Every line in the listing is to be echoed verbatim.

** Begin **

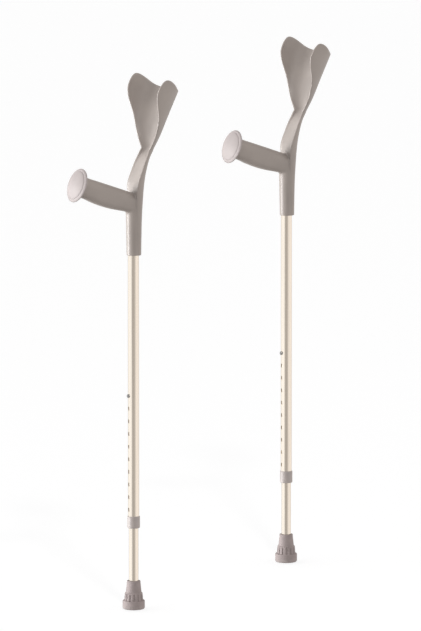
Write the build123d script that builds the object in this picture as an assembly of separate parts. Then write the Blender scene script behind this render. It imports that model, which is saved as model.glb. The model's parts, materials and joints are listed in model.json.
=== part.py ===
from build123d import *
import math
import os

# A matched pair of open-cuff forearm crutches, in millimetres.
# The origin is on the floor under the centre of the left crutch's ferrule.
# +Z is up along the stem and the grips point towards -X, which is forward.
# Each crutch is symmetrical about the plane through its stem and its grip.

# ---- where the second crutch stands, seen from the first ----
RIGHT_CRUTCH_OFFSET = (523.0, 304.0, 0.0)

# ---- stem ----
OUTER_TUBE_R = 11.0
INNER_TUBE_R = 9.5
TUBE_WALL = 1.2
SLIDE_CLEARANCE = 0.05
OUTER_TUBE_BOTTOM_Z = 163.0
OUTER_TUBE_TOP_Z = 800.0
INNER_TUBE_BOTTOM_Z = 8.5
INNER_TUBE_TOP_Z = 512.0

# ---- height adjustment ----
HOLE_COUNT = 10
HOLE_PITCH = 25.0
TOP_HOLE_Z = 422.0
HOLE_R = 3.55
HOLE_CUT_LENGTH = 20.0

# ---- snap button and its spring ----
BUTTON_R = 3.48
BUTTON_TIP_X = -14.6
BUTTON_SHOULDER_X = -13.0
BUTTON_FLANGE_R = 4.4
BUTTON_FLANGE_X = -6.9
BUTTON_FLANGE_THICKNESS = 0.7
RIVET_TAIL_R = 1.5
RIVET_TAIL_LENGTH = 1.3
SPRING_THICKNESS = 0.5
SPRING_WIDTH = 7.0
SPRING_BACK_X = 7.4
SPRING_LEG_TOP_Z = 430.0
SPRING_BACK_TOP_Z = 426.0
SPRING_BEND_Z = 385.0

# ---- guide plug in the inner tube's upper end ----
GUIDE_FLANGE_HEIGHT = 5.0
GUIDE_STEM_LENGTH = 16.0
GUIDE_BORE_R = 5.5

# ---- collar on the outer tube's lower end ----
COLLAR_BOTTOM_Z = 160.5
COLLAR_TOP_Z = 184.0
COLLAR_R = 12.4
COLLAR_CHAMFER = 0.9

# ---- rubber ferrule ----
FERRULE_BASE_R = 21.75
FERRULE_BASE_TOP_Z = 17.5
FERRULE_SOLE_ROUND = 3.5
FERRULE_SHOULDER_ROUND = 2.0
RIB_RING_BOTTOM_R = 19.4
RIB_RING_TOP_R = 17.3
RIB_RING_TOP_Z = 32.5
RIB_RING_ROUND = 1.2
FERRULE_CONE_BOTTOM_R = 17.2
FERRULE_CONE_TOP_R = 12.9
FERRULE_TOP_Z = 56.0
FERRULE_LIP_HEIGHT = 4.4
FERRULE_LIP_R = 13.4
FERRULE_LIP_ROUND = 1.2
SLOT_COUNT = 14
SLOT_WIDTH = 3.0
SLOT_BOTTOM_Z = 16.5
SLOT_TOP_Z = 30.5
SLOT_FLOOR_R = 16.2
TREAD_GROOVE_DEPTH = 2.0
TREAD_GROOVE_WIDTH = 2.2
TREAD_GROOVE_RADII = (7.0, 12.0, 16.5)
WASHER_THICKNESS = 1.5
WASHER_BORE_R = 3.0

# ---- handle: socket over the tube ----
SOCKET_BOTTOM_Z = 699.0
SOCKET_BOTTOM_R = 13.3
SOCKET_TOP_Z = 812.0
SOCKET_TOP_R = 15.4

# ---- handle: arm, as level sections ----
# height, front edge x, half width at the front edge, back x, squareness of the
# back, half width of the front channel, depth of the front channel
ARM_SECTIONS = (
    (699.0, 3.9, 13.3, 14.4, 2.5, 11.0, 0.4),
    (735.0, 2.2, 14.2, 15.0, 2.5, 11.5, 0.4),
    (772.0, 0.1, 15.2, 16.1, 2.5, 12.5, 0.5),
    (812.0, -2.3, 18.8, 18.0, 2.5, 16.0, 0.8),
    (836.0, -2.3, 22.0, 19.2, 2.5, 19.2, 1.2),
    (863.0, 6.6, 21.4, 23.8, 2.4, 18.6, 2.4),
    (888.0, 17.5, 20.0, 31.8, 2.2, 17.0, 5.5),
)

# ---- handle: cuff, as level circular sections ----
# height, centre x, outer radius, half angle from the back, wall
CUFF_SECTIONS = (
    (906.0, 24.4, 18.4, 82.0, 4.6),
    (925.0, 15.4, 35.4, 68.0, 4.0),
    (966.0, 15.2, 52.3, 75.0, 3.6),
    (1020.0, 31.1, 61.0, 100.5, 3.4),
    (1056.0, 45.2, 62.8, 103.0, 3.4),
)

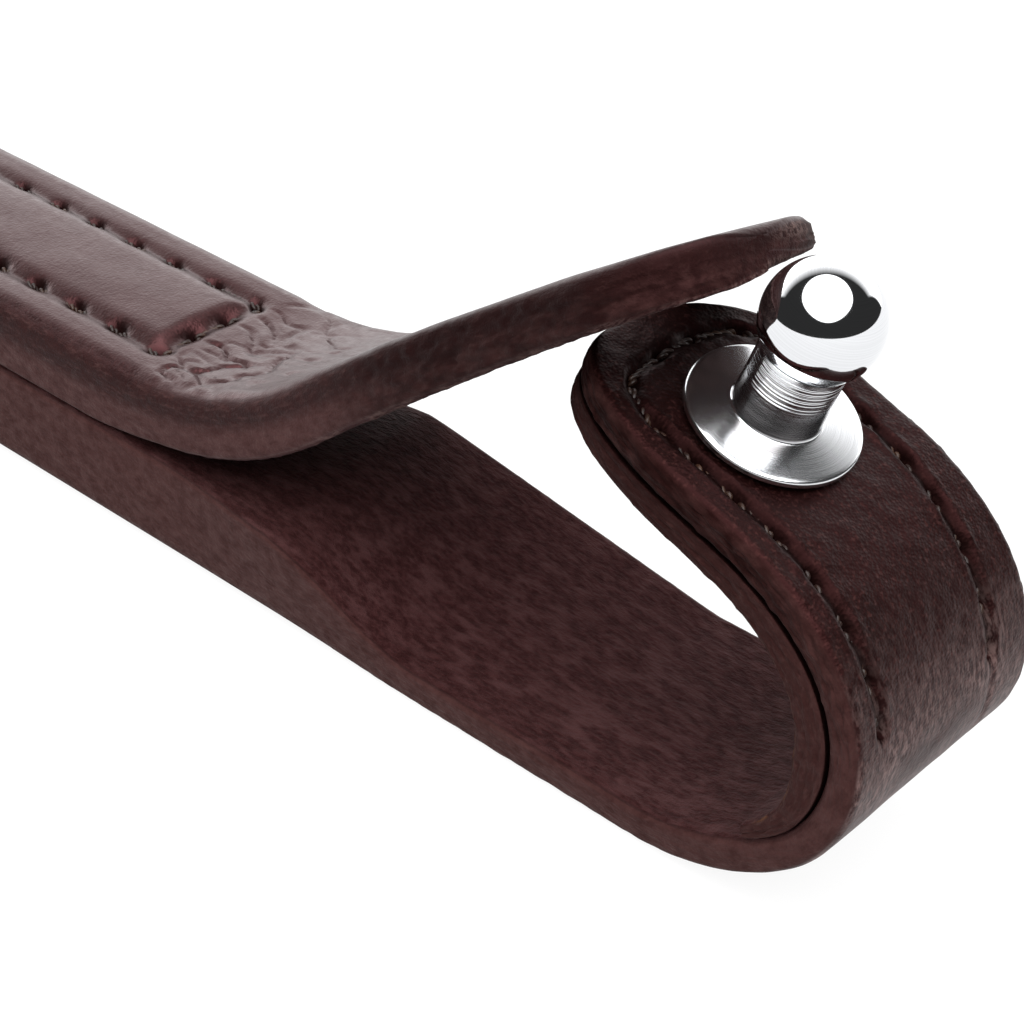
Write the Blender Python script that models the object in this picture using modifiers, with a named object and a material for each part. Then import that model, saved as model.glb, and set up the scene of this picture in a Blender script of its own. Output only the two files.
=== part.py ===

** End **

### RESULT OF THE EXERCISE:
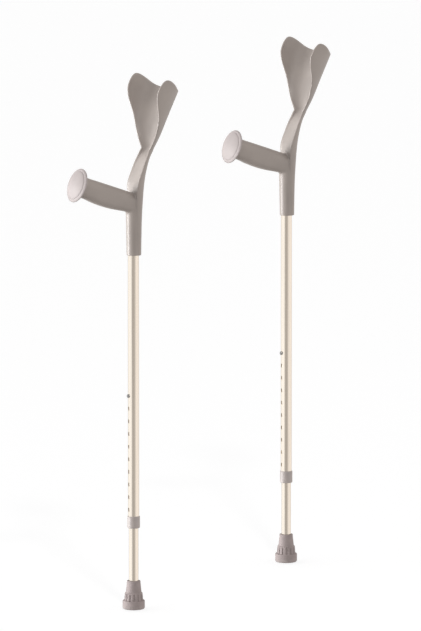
Write the build123d script that builds the object in this picture as an assembly of separate parts. Then write the Blender scene script behind this render. It imports that model, which is saved as model.glb. The model's parts, materials and joints are listed in model.json.
=== part.py ===
from build123d import *
import math
import os

# A matched pair of open-cuff forearm crutches, in millimetres.
# The origin is on the floor under the centre of the left crutch's ferrule.
# +Z is up along the stem and the grips point towards -X, which is forward.
# Each crutch is symmetrical about the plane through its stem and its grip.

# ---- where the second crutch stands, seen from the first ----
RIGHT_CRUTCH_OFFSET = (523.0, 304.0, 0.0)

# ---- stem ----
OUTER_TUBE_R = 11.0
INNER_TUBE_R = 9.5
TUBE_WALL = 1.2
SLIDE_CLEARANCE = 0.05
OUTER_TUBE_BOTTOM_Z = 163.0
OUTER_TUBE_TOP_Z = 800.0
INNER_TUBE_BOTTOM_Z = 8.5
INNER_TUBE_TOP_Z = 512.0

# ---- height adjustment ----
HOLE_COUNT = 10
HOLE_PITCH = 25.0
TOP_HOLE_Z = 422.0
HOLE_R = 3.55
HOLE_CUT_LENGTH = 20.0

# ---- snap button and its spring ----
BUTTON_R = 3.48
BUTTON_TIP_X = -14.6
BUTTON_SHOULDER_X = -13.0
BUTTON_FLANGE_R = 4.4
BUTTON_FLANGE_X = -6.9
BUTTON_FLANGE_THICKNESS = 0.7
RIVET_TAIL_R = 1.5
RIVET_TAIL_LENGTH = 1.3
SPRING_THICKNESS = 0.5
SPRING_WIDTH = 7.0
SPRING_BACK_X = 7.4
SPRING_LEG_TOP_Z = 430.0
SPRING_BACK_TOP_Z = 426.0
SPRING_BEND_Z = 385.0

# ---- guide plug in the inner tube's upper end ----
GUIDE_FLANGE_HEIGHT = 5.0
GUIDE_STEM_LENGTH = 16.0
GUIDE_BORE_R = 5.5

# ---- collar on the outer tube's lower end ----
COLLAR_BOTTOM_Z = 160.5
COLLAR_TOP_Z = 184.0
COLLAR_R = 12.4
COLLAR_CHAMFER = 0.9

# ---- rubber ferrule ----
FERRULE_BASE_R = 21.75
FERRULE_BASE_TOP_Z = 17.5
FERRULE_SOLE_ROUND = 3.5
FERRULE_SHOULDER_ROUND = 2.0
RIB_RING_BOTTOM_R = 19.4
RIB_RING_TOP_R = 17.3
RIB_RING_TOP_Z = 32.5
RIB_RING_ROUND = 1.2
FERRULE_CONE_BOTTOM_R = 17.2
FERRULE_CONE_TOP_R = 12.9
FERRULE_TOP_Z = 56.0
FERRULE_LIP_HEIGHT = 4.4
FERRULE_LIP_R = 13.4
FERRULE_LIP_ROUND = 1.2
SLOT_COUNT = 14
SLOT_WIDTH = 3.0
SLOT_BOTTOM_Z = 16.5
SLOT_TOP_Z = 30.5
SLOT_FLOOR_R = 16.2
TREAD_GROOVE_DEPTH = 2.0
TREAD_GROOVE_WIDTH = 2.2
TREAD_GROOVE_RADII = (7.0, 12.0, 16.5)
WASHER_THICKNESS = 1.5
WASHER_BORE_R = 3.0

# ---- handle: socket over the tube ----
SOCKET_BOTTOM_Z = 699.0
SOCKET_BOTTOM_R = 13.3
SOCKET_TOP_Z = 812.0
SOCKET_TOP_R = 15.4

# ---- handle: arm, as level sections ----
# height, front edge x, half width at the front edge, back x, squareness of the
# back, half width of the front channel, depth of the front channel
ARM_SECTIONS = (
    (699.0, 3.9, 13.3, 14.4, 2.5, 11.0, 0.4),
    (735.0, 2.2, 14.2, 15.0, 2.5, 11.5, 0.4),
    (772.0, 0.1, 15.2, 16.1, 2.5, 12.5, 0.5),
    (812.0, -2.3, 18.8, 18.0, 2.5, 16.0, 0.8),
    (836.0, -2.3, 22.0, 19.2, 2.5, 19.2, 1.2),
    (863.0, 6.6, 21.4, 23.8, 2.4, 18.6, 2.4),
    (888.0, 17.5, 20.0, 31.8, 2.2, 17.0, 5.5),
)

# ---- handle: cuff, as level circular sections ----
# height, centre x, outer radius, half angle from the back, wall
CUFF_SECTIONS = (
    (906.0, 24.4, 18.4, 82.0, 4.6),
    (925.0, 15.4, 35.4, 68.0, 4.0),
    (966.0, 15.2, 52.3, 75.0, 3.6),
    (1020.0, 31.1, 61.0, 100.5, 3.4),
    (1056.0, 45.2, 62.8, 103.0, 3.4),
)

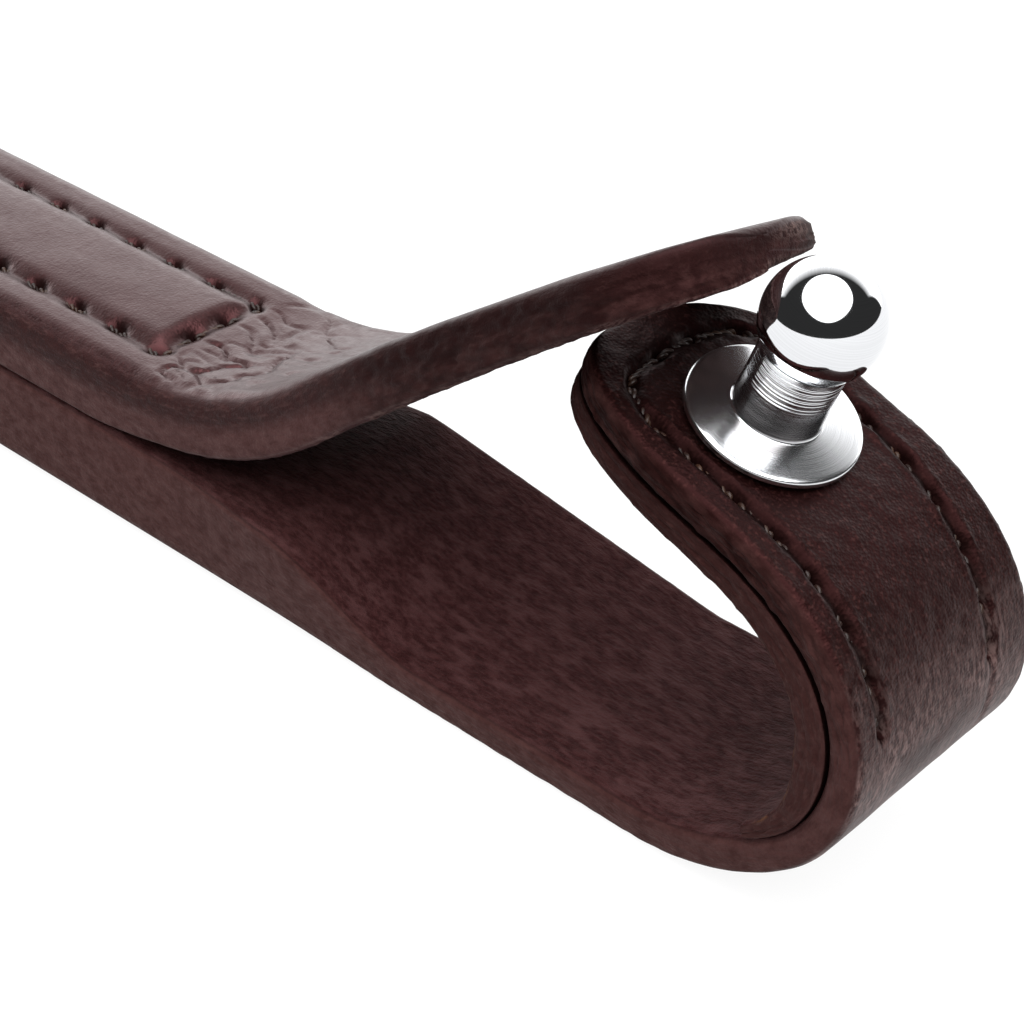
Write the Blender Python script that models the object in this picture using modifiers, with a named object and a material for each part. Then import that model, saved as model.glb, and set up the scene of this picture in a Blender script of its own. Output only the two files.
=== part.py ===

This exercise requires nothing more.